As famílias de hoje estão diferentes, mas o sentido de família não deve ser alterado. O cardeal-patriarca de Lisboa falou no Sínodo da Família que está a acontecer em Roma para dizer que as comunidades cristãs devem renovar-se e abrir-se às novas possibilidades, mas sem se deixarem desvirtuar. E que as famílias deverão regressar à “verdade cristã das origens”.
Num discurso colado à ala mais conservadora do sínodo – reunião de bispos de todo o mundo em que se discute, até dia 25, de que forma a Igreja pode ou deve abrir-se às novas formas de família –, D. Manuel Clemente avisou que as comunidades cristãs não devem resumir-se a “agências de serviços”, devendo tornar-se lugares onde as famílias “nascem sacramentalmente, se encontram e caminham na fé, em entreajuda e partilha”. O patriarca de Lisboa recordou que a concentração de pessoas nas grandes cidades e a separação das famílias alteraram profundamente o “antigo quadro rural onde a vida geralmente decorria” e onde existia uma “grande vinculação familiar”. A maioria da população mundial, acrescentou, vive em contexto urbano e esse movimento deverá crescer ainda mais “em concentrações de muitos milhões de habitantes”.

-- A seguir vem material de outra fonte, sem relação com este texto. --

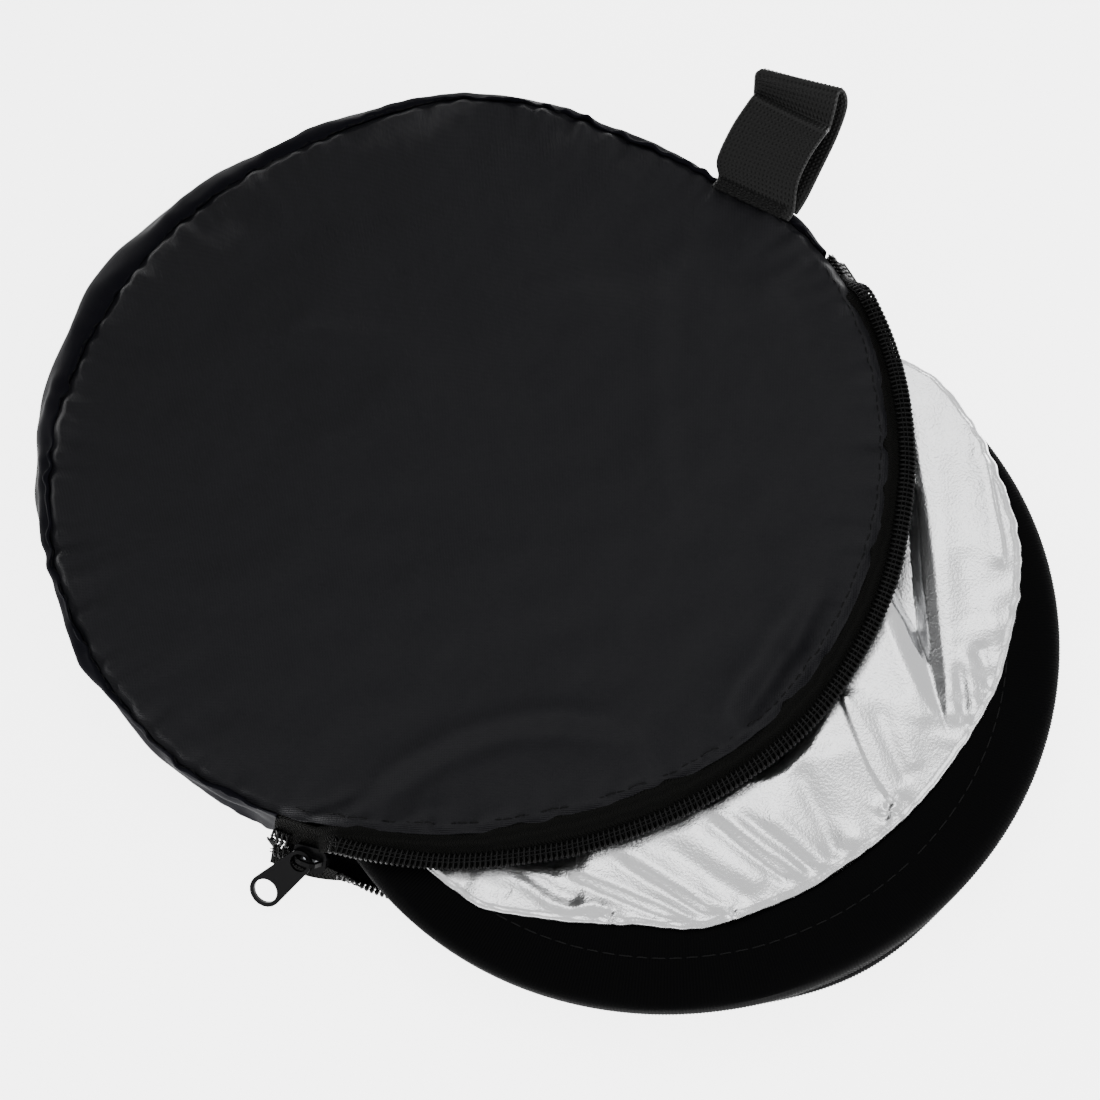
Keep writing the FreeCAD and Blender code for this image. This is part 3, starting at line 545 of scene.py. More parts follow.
def band_lines(tc, ec, to, eo, n, shift=None):
    """Sewn edge, coil edge of a tape at n angles along the mouth, as arrays of points (r, z) by angle."""
    p = np.linspace(A0 - 0.5, A1 + 0.5, n)
    k = openness(p)
    tr_, tz_ = mix(tc[0], to[0], k), mix(tc[1], to[1], k)
    er_, ez_ = mix(ec[0], eo[0], k), mix(ec[1], eo[1], k)
    if shift is not None:
        tr_, tz_, er_, ez_ = shift(p, k, tr_, tz_, er_, ez_)
    return p, np.stack([tr_, tz_], 1), np.stack([er_, ez_], 1)


lip = Noise(31, 46.0, 16, 1)


def upper_shift(p, k, tr_, tz_, er_, ez_):
    panel = seam_point(p) - 1.6
    tr_ = mix(tr_, panel, k)
    tz_ = mix(tz_, 21.0, k)
    er2 = CHAIN(p) + 1.9
    er_ = mix(er_, er2, k)
    ez_ = mix(ez_, 20.75 + 0.25 * lip(np.radians(p) * 125), k)
    return tr_, tz_, er_ - 1.9 * smooth((p - 58) / 12.0) * (1 - k), ez_


def lower_shift(p, k, tr_, tz_, er_, ez_):
    k2 = np.minimum(smooth((p + 65.0) / 15.0), smooth((71.0 - p) / 16.0))
    tuck = 8.6 * smooth((p - 30) / 20.0)
    er2 = 128.3 + 5.5 * smooth((p + 52) / 14.0) - tuck
    tr2 = 121.6 + 3.8 * smooth((p + 52) / 14.0) - tuck * 0.75
    far = 2.2 * smooth((p - 58) / 12.0) * (1 - k2)
    return mix(129.0, tr2, k2) - far, mix(5.2, 0.75, k2), mix(125.4, er2, k2) - far, mix(9.4, 2.1, k2)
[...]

Uma realidade que, segundo D. Manuel Clemente, dificulta a “reconstrução de solidariedades” como as que existiam antes ou as “vizinhanças estáveis onde as gerações se sucediam e reconheciam”. Além disso, as famílias de hoje são também prejudicadas por questões materiais: “Tornou-se difícil dar condições materiais e sociais suficientes a todos os que querem constituir famílias, e criar filhos, com as dimensões que tinham há décadas.” A juntar a estes problemas há ainda o “individualismo cultural” que hoje prevalece nas sociedades e que não privilegia “compromissos duradouros e fecundos”.
O cardeal-patriarca de Lisboa reconheceu que “são recorrentes as queixas de quem não é verdadeiramente acolhido nem atendido” nas instituições da Igreja e acrescentou: “Nem sempre podemos corresponder ao que nos é pedido, mas nunca podemos desprezar quem nos pede alguma coisa.” D. Manuel Clemente defendeu uma preparação para o casamento que “comece cedo, na família e na catequese da infância e da adolescência”, e um acompanhamento das famílias “na comunidade e em grupos de casais”. Ao fazerem esse caminho, as comunidades poderão tornar-se “proféticas” para uma sociedade que, a partir delas, se renovará, valorizando a base familiar. “Incorporando as possibilidades tecnológicas e mediáticas hoje disponíveis, mas não se deixando desvirtuar por elas”, explicou o português.
D.Manuel Clemente apelou mesmo ao regresso à “verdade cristã das origens”, recordando como a vida de Jesus aconteceu em “contexto familiar”. “Face aos grandes desafios que hoje enfrentamos, em termos de sociedade e evangelização, importa encontrar a base firme para a resposta cristã. Encontramo-la na família e devemos oferecê-la no testemunho fecundo das famílias cristãs”, rematou.
Num ambiente cada vez mais turbulento, afigura-se pouco provável que saiam grandes mudanças do Sínodo da Família. Ontem, o porta-voz do Vaticano revelou aos jornalistas que alguns dos participantes foram “muito precisos sobre uma posição negativa quanto a um possível acesso dos divorciados recasados à comunhão”. Federico Lombardi ressalvou, no entanto, que isso não significa que se queira diminuir a “atenção da Igreja para com todas as pessoas que se encontram em situações difíceis”.
A posição conservadora de D. Manuel Clemente era expectável. Em Julho, o “Sol” já adiantava que o cardeal-patriarca defendia linhas de maior conservadorismo. Numa votação secreta feita na Conferência Episcopal Portuguesa (CEP) sobre o sínodo, o patriarca de Lisboa e os bispos de Braga e do Porto mostraram-se contra eventuais alterações doutrinais, ao contrário dos bispos de Fátima, Aveiro, Castelo Branco, Coimbra, Viseu ou Guarda, que se mostraram mais liberais.